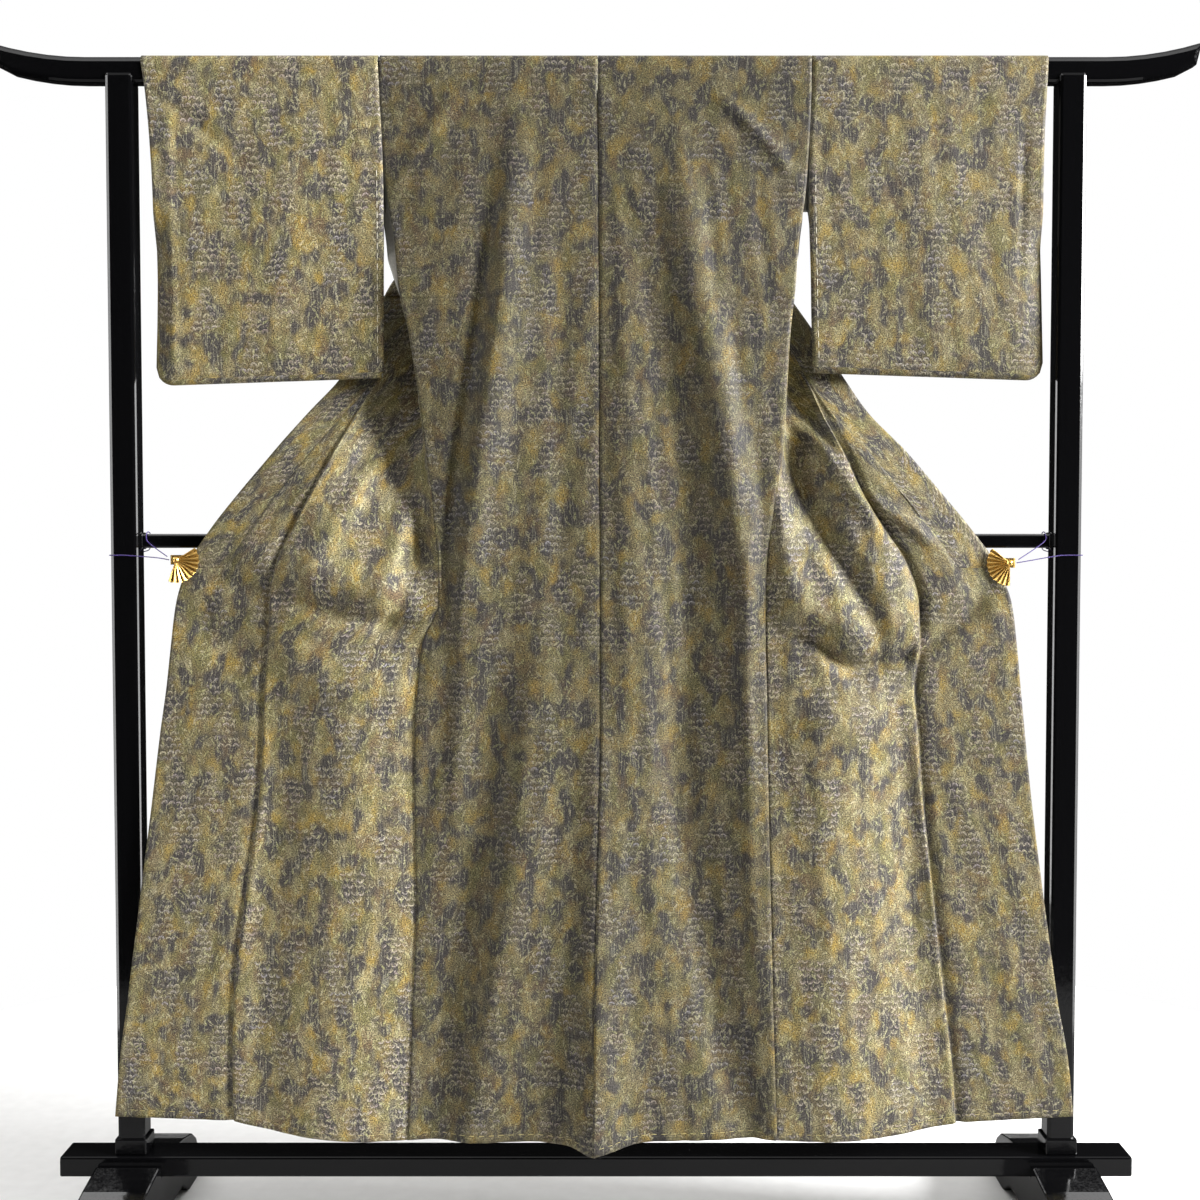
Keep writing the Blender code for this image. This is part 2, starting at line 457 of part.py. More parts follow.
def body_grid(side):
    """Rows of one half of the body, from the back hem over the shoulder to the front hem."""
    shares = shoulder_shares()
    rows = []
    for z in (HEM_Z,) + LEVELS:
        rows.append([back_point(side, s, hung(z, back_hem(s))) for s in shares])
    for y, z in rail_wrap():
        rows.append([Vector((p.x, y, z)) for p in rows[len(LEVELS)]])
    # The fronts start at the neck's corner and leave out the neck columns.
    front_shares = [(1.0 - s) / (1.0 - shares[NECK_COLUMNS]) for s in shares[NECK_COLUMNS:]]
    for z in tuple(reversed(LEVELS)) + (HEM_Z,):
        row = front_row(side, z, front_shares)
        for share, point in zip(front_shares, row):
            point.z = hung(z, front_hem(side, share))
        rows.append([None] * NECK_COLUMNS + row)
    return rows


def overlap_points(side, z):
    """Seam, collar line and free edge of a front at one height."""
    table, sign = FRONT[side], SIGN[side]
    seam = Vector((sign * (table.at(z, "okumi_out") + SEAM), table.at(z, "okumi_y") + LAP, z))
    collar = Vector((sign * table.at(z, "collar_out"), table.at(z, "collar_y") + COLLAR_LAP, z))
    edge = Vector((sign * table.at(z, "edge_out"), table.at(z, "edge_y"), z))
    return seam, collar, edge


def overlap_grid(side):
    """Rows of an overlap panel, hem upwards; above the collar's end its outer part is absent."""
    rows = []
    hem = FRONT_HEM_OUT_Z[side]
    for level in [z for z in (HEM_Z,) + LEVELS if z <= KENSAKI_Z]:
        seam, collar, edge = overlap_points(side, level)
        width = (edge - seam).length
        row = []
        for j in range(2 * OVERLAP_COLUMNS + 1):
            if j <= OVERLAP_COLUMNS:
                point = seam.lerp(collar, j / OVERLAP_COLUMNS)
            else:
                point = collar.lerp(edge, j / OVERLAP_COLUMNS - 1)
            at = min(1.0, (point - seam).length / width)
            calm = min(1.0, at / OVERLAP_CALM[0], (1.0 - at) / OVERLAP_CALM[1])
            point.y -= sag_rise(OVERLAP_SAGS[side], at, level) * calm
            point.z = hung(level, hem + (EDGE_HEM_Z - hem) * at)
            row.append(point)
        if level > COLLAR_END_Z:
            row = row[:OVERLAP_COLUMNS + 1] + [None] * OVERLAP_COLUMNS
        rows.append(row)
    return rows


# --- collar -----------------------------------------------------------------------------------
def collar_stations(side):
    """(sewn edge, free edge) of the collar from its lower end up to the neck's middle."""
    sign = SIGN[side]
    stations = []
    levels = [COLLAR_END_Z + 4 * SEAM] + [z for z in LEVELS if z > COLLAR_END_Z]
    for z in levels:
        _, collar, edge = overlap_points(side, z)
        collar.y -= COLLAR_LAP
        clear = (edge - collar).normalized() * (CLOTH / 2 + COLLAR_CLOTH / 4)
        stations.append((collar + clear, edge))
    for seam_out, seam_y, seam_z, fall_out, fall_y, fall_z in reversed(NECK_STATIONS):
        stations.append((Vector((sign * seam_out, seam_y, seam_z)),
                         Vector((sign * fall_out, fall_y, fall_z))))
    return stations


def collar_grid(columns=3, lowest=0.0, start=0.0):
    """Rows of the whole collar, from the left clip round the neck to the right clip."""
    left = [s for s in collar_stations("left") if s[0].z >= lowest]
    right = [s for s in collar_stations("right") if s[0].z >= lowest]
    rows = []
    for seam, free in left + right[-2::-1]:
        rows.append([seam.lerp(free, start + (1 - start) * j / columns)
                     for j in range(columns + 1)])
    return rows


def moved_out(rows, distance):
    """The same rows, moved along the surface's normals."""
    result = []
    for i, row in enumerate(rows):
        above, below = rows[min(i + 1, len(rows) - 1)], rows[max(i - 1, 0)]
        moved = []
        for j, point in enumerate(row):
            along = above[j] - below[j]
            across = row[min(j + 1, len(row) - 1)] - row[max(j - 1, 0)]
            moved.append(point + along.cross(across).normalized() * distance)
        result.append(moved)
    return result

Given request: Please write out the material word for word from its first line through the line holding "return seam, collar, edge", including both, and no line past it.

Reply to the exercise:
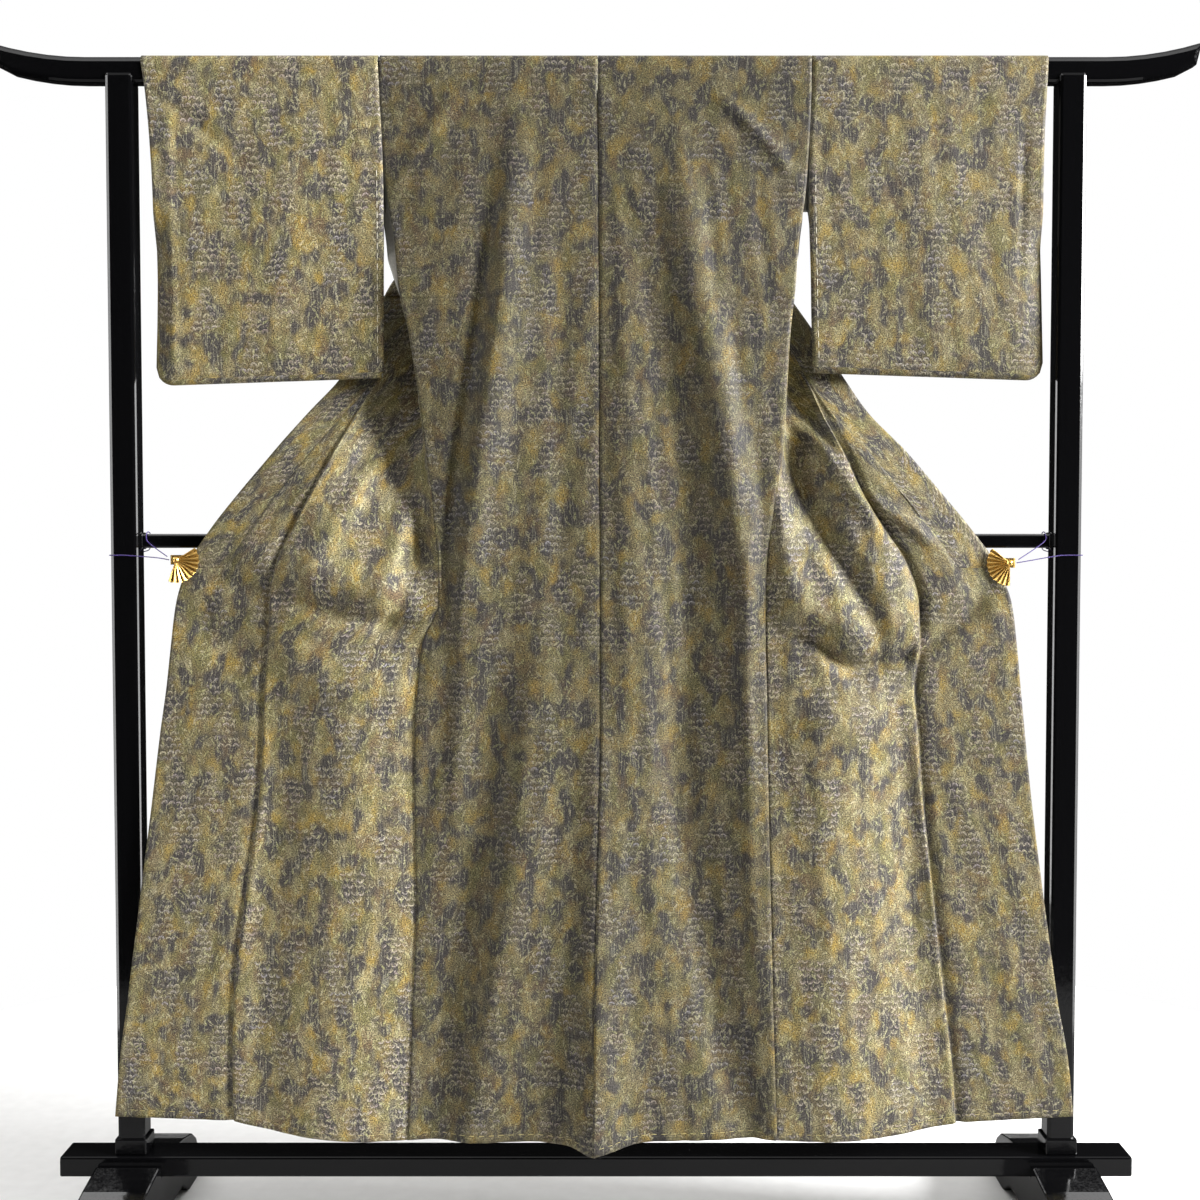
Keep writing the Blender code for this image. This is part 2, starting at line 457 of part.py. More parts follow.
def body_grid(side):
    """Rows of one half of the body, from the back hem over the shoulder to the front hem."""
    shares = shoulder_shares()
    rows = []
    for z in (HEM_Z,) + LEVELS:
        rows.append([back_point(side, s, hung(z, back_hem(s))) for s in shares])
    for y, z in rail_wrap():
        rows.append([Vector((p.x, y, z)) for p in rows[len(LEVELS)]])
    # The fronts start at the neck's corner and leave out the neck columns.
    front_shares = [(1.0 - s) / (1.0 - shares[NECK_COLUMNS]) for s in shares[NECK_COLUMNS:]]
    for z in tuple(reversed(LEVELS)) + (HEM_Z,):
        row = front_row(side, z, front_shares)
        for share, point in zip(front_shares, row):
            point.z = hung(z, front_hem(side, share))
        rows.append([None] * NECK_COLUMNS + row)
    return rows


def overlap_points(side, z):
    """Seam, collar line and free edge of a front at one height."""
    table, sign = FRONT[side], SIGN[side]
    seam = Vector((sign * (table.at(z, "okumi_out") + SEAM), table.at(z, "okumi_y") + LAP, z))
    collar = Vector((sign * table.at(z, "collar_out"), table.at(z, "collar_y") + COLLAR_LAP, z))
    edge = Vector((sign * table.at(z, "edge_out"), table.at(z, "edge_y"), z))
    return seam, collar, edge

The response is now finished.